Positioned near the entrance ramp for the bridge on a footprint of only 9,800 sq. ft., the 52- and 63-story two-tower condo project will reach 629 ft. when complete. “Since the buildings sit on less than an acre and a half of land, there are only about four feet between the first 63-story tower and the bridge,” says Interstate vice president and estimator for this job Andy Paulazzo. “While this location will be great for residents, it definitely posed issues in terms of how we would be able to get the concrete for the foundation on--site.”
Because the city of San Francisco would not grant a traffic lane for the ready mix trucks, Interstate came up with a plan to use five of its Putzmeister truck-mounted concrete boom pumps, both on- and off--site for the original mat pour. Starting early in the morning on February 4, 2006, the Interstate fleet began the 6,011 cu. yd. job.
“It was a very coordinated effort between our operators and the ready mix company,” notes Paulazzo. “On--site, we had a 58-meter pump on a steep ramp adjacent to the bridge’s on ramp, as well as a 52Z-meter over a corner and onto the mat. We also used our 42-meter to pump concrete into the hopper of a 46-meter down in the hole. In addition, we had a 55-meter off-site with its boom extended over a hill and onto the mat.”
Strength in Design
Based on bedrock, the concrete and steel foundation at One Rincon Hill is 12 ft. thick.

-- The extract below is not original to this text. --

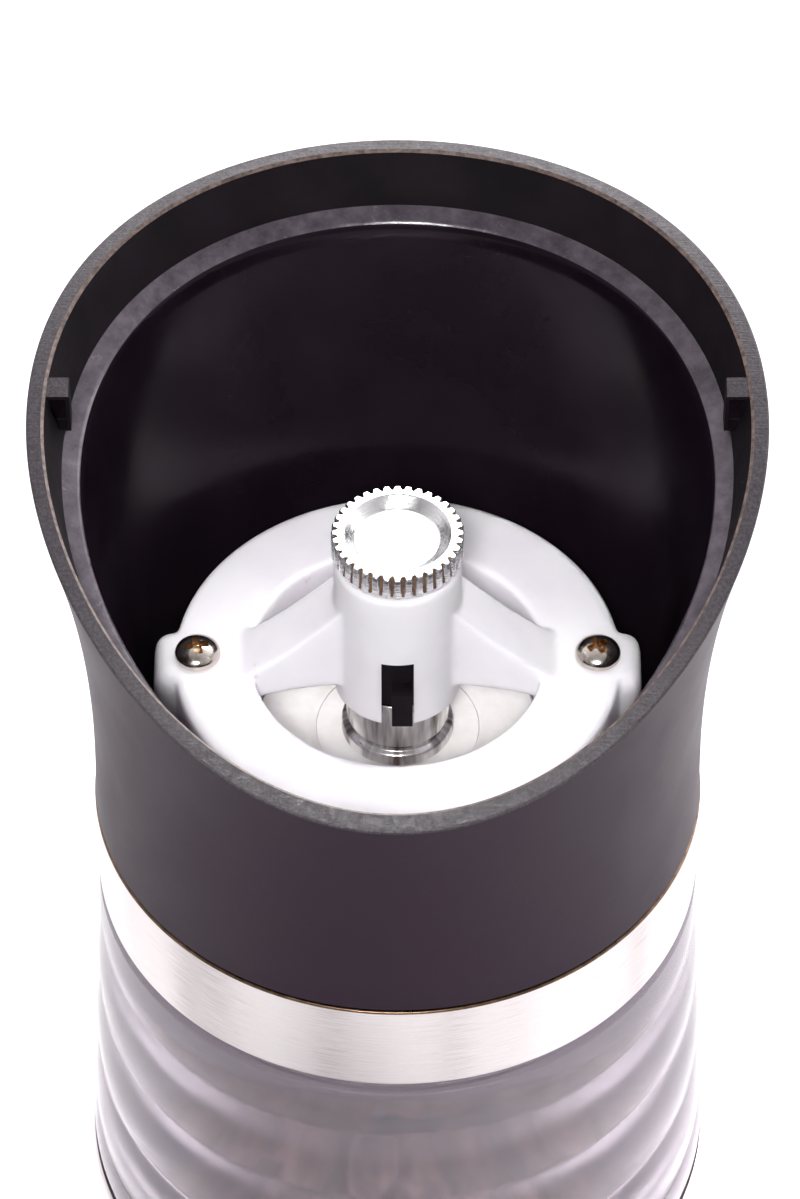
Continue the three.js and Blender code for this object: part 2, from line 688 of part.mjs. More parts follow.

“For the mat pour,” says Paulazzo, “the pumps provided the reach we needed and took the concrete provided by Bode Gravel as fast as it could be delivered. Bode is the best. We have worked with them on numerous jobs and their mix designs always pump well and provide exactly what we need for a job.”

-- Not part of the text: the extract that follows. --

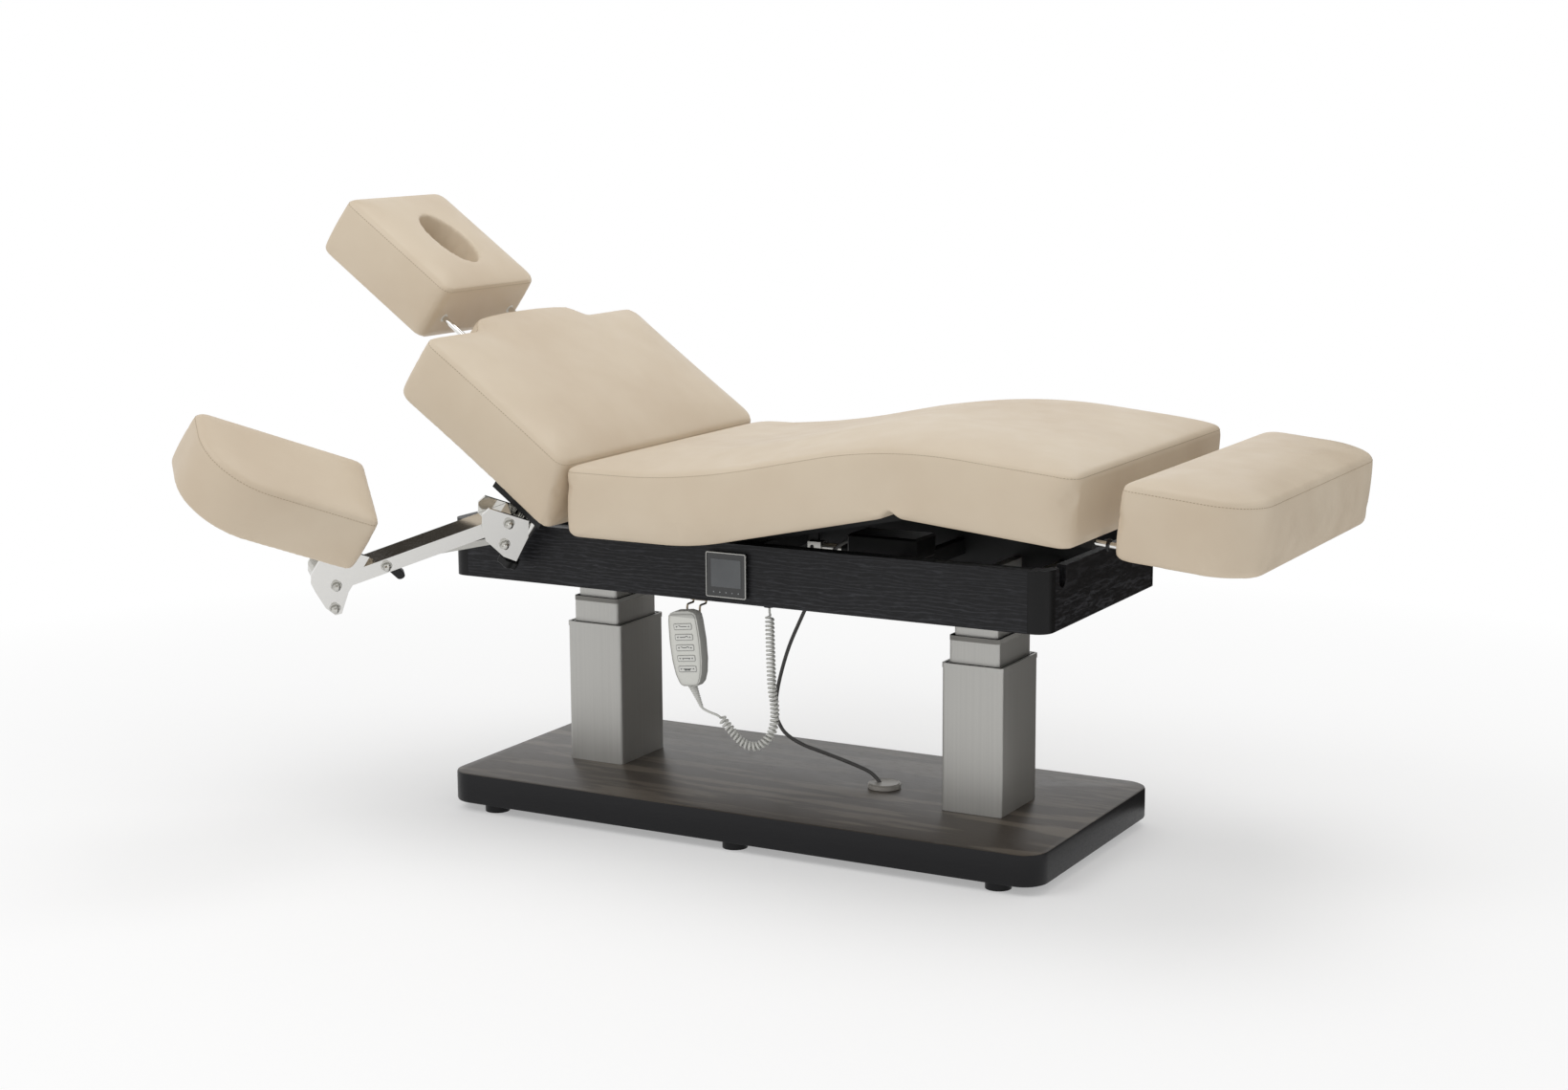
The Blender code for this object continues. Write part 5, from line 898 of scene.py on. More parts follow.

Bode provides several different mix designs for One Rincon Hill. This includes a
5,000-psi mix for the foundation and a combination of 8,000-psi and 6,000-psi for the core walls and columns. The post tension slabs are a 5,000-psi early strength mix that enables post tensioning in three days.
Designed for strength and stability in a notoriously unstable part of the country, the design of One Rincon Hill features a central core providing the main support for the structure as opposed to an exterior frame. Outside of the core, tall columns made of steel-reinforced concrete will function like outriggers to provide extra strength. Buckling restrained braces provide added seismic safety.
The first eight levels are for parking, providing the residential floors with vistas across the Bay and its famous bridge.
Placing Boom Expertise
Founded in 1996, Interstate Concrete Pumping has developed a strong industry following, especially in the use of placing booms. “Bucketing just eats up crane time,” says Jim Nolan, president of Interstate. “A placing system is much more efficient. Now, our competitors are catching on to this method.”
Ten years ago, Interstate and Webcor Builders started the age of the modern placing boom in San Francisco, when the two companies worked together on 388 Beal Street. “Placing boom jobs continue to grow in our area,” Paulazzo comments. “We work jobs with freestanding tower, outside tie-in and inside self-climbing, like One Rincon Hill. In fact, we recently had seven placing booms for Webcor on various projects at the
“By using placing booms, we can keep the tower crane available for other critical tasks in the pouring cycle,” says Jack Harrington, Webcor’s concrete project manager. “The increased crane availability has been one of the key elements for achieving the historic three-day pace.”
Construction of One Rincon Hill is progressing quickly. Interstate is pouring a concrete floor every three days, compared to the usual standard in San Francisco, which is one floor every five to six days. “This three-day cycle will save 60 working days on the project, and the labor and material costs that go with it,” notes Harrington.
At the foot of the building, a 630 horsepower Putzmeister high pressure trailer pump delivers the concrete to the waiting 34/38Z-meter placing boom on 30 ft. of tower at the top of the structure, over 500 ft. above the summit of Rincon Hill.
The placing boom went up September 18, 2006 and the first tower should top off this August with a total of over 45,000 cu. yd. of concrete, including the mat pour.
The pumps and the placing system were all selected for their versatility and performance in maintaining the rigorous three-day schedule. “We have years of experience in pumping concrete,” says Paulazzo, “and knew we could rely on our equipment and operators like Al Valdez, Randy Boychuck and Robert Turner, Sr. to make this project happen in the 16 months we had to do it.”
In a typical three-day cycle, Interstate pumps the 160 cu. yd. core wall on day one. Day two starts early with a 230 cu. yd. deck pour in the morning followed by clean out and pouring another 50 cu. yds. for the columns in the afternoon. The third day is left open to prepare for the next deck.
From truck-mounted concrete boom pumps for the mat pour to powerful Thom-Katt®
TK 50s for small jobs like stairs, to its high pressure pump and placing boom system, Intestate has used practically every size pump in its Putzmeister fleet.
If all continues to go as planned, the building will be completed in April 2008 ready for occupants of the expensive condos with views over the city and beyond, from the Bay Bridge on the east to the Pacific Ocean on the west.